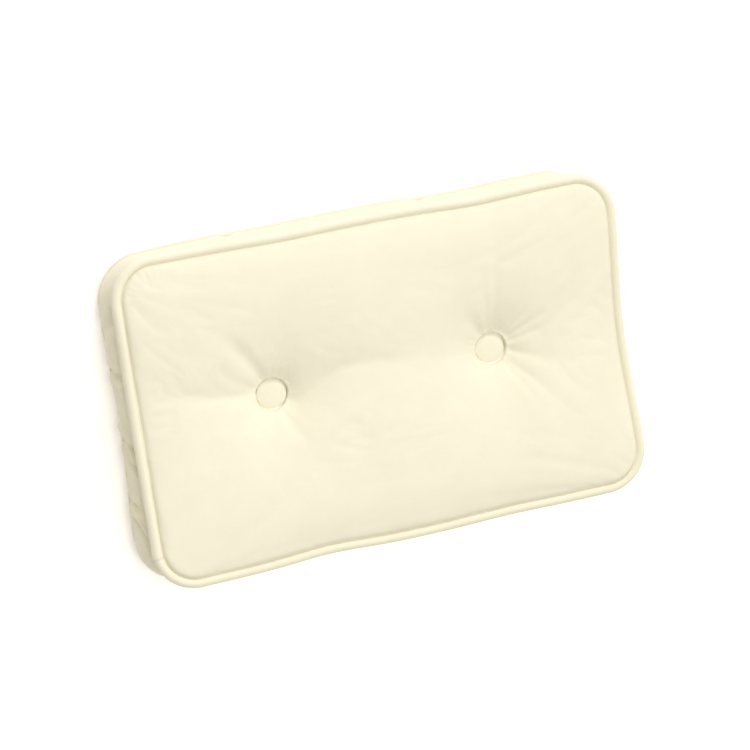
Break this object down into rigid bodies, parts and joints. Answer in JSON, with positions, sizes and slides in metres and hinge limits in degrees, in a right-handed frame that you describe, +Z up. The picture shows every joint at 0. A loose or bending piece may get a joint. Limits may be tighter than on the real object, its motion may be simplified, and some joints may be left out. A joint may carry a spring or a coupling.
{
  "type": "seat pad",
  "caption": "Boxed rectangular fabric pad with piped edges, covered tufting buttons laced through a foam core, and a zip along one side.",
  "frame": {"origin": "centre of the flat underside that rests on the chair", "axes": "+X along the pad's width, +Y along its depth away from the zip side, +Z up through the face"},
  "size_m": [0.484, 0.305, 0.095],
  "materials": {
    "cover_fabric": "matte",
    "piping_cord": "matte",
    "foam": "matte",
    "wadding": "matte",
    "zip_tape": "matte",
    "zip_coil": "satin",
    "zip_metal": "satin",
    "button_metal": "satin",
    "twine": "matte"
  },
  "bodies": {
    "cushion": {"face_panel": "cover_fabric", "back_panel": "cover_fabric", "boxing_strip": "cover_fabric", "zip_facing_upper": "cover_fabric", "zip_facing_lower": "cover_fabric", "face_welt_cover": "cover_fabric", "face_welt_cord": "piping_cord", "back_welt_cover": "cover_fabric", "back_welt_cord": "piping_cord", "foam_core": "foam", "face_wadding": "wadding", "back_wadding": "wadding", "zip_tape_upper": "zip_tape", "zip_tape_lower": "zip_tape", "zip_coil_upper": "zip_coil", "zip_coil_lower": "zip_coil", "zip_top_stops": "zip_metal", "zip_bottom_stop": "zip_metal", "face_left_button_cover": "cover_fabric", "face_left_button_shell": "button_metal", "face_left_button_back": "button_metal", "face_left_button_shank": "button_metal", "face_right_button_cover": "cover_fabric", "face_right_button_shell": "button_metal", "face_right_button_back": "button_metal", "face_right_button_shank": "button_metal", "back_left_button_cover": "cover_fabric", "back_left_button_shell": "button_metal", "back_left_button_back": "button_metal", "back_left_button_shank": "button_metal", "back_right_button_cover": "cover_fabric", "back_right_button_shell": "button_metal", "back_right_button_back": "button_metal", "back_right_button_shank": "button_metal", "left_tufting_twine": "twine", "right_tufting_twine": "twine"},
    "slider": {"zip_slider": "zip_metal"},
    "pull": {"zip_pull": "zip_metal"}
  },
  "joints": [
    {"name": "zip_slide", "type": "slide", "parent": "cushion", "child": "slider", "axis": [1, 0, 0], "range_m": [-0.367, 0]},
    {"name": "pull_swing", "type": "hinge", "parent": "slider", "child": "pull", "pos_m": [0.1835, -0.1492, 0.0435], "axis": [0, 0, 1], "range_deg": [0, 180]}
  ]
}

━━━━━━

_REQUIREMENT_: Give the listing above again, word for word.

_EXPECTED ANSWER_:
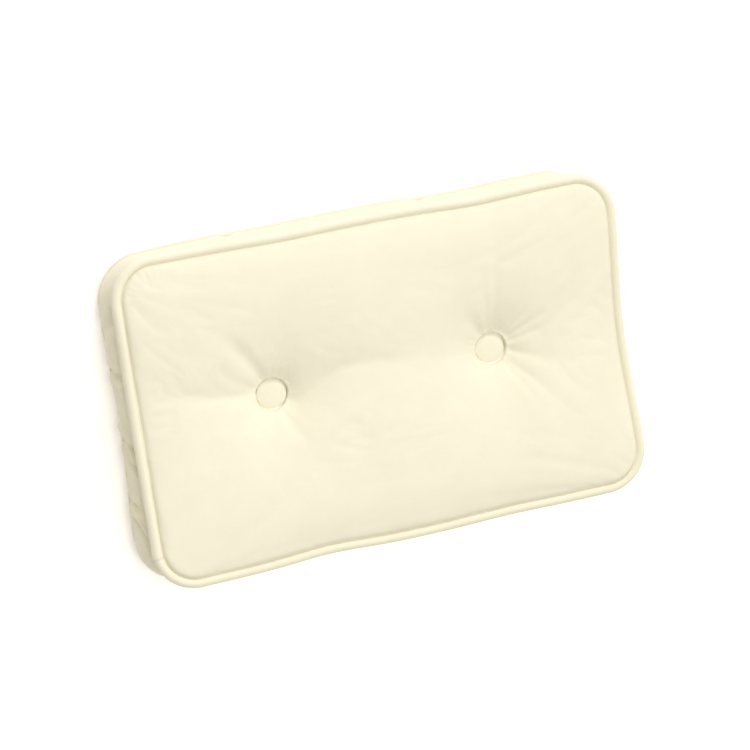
Break this object down into rigid bodies, parts and joints. Answer in JSON, with positions, sizes and slides in metres and hinge limits in degrees, in a right-handed frame that you describe, +Z up. The picture shows every joint at 0. A loose or bending piece may get a joint. Limits may be tighter than on the real object, its motion may be simplified, and some joints may be left out. A joint may carry a spring or a coupling.
{
  "type": "seat pad",
  "caption": "Boxed rectangular fabric pad with piped edges, covered tufting buttons laced through a foam core, and a zip along one side.",
  "frame": {"origin": "centre of the flat underside that rests on the chair", "axes": "+X along the pad's width, +Y along its depth away from the zip side, +Z up through the face"},
  "size_m": [0.484, 0.305, 0.095],
  "materials": {
    "cover_fabric": "matte",
    "piping_cord": "matte",
    "foam": "matte",
    "wadding": "matte",
    "zip_tape": "matte",
    "zip_coil": "satin",
    "zip_metal": "satin",
    "button_metal": "satin",
    "twine": "matte"
  },
  "bodies": {
    "cushion": {"face_panel": "cover_fabric", "back_panel": "cover_fabric", "boxing_strip": "cover_fabric", "zip_facing_upper": "cover_fabric", "zip_facing_lower": "cover_fabric", "face_welt_cover": "cover_fabric", "face_welt_cord": "piping_cord", "back_welt_cover": "cover_fabric", "back_welt_cord": "piping_cord", "foam_core": "foam", "face_wadding": "wadding", "back_wadding": "wadding", "zip_tape_upper": "zip_tape", "zip_tape_lower": "zip_tape", "zip_coil_upper": "zip_coil", "zip_coil_lower": "zip_coil", "zip_top_stops": "zip_metal", "zip_bottom_stop": "zip_metal", "face_left_button_cover": "cover_fabric", "face_left_button_shell": "button_metal", "face_left_button_back": "button_metal", "face_left_button_shank": "button_metal", "face_right_button_cover": "cover_fabric", "face_right_button_shell": "button_metal", "face_right_button_back": "button_metal", "face_right_button_shank": "button_metal", "back_left_button_cover": "cover_fabric", "back_left_button_shell": "button_metal", "back_left_button_back": "button_metal", "back_left_button_shank": "button_metal", "back_right_button_cover": "cover_fabric", "back_right_button_shell": "button_metal", "back_right_button_back": "button_metal", "back_right_button_shank": "button_metal", "left_tufting_twine": "twine", "right_tufting_twine": "twine"},
    "slider": {"zip_slider": "zip_metal"},
    "pull": {"zip_pull": "zip_metal"}
  },
  "joints": [
    {"name": "zip_slide", "type": "slide", "parent": "cushion", "child": "slider", "axis": [1, 0, 0], "range_m": [-0.367, 0]},
    {"name": "pull_swing", "type": "hinge", "parent": "slider", "child": "pull", "pos_m": [0.1835, -0.1492, 0.0435], "axis": [0, 0, 1], "range_deg": [0, 180]}
  ]
}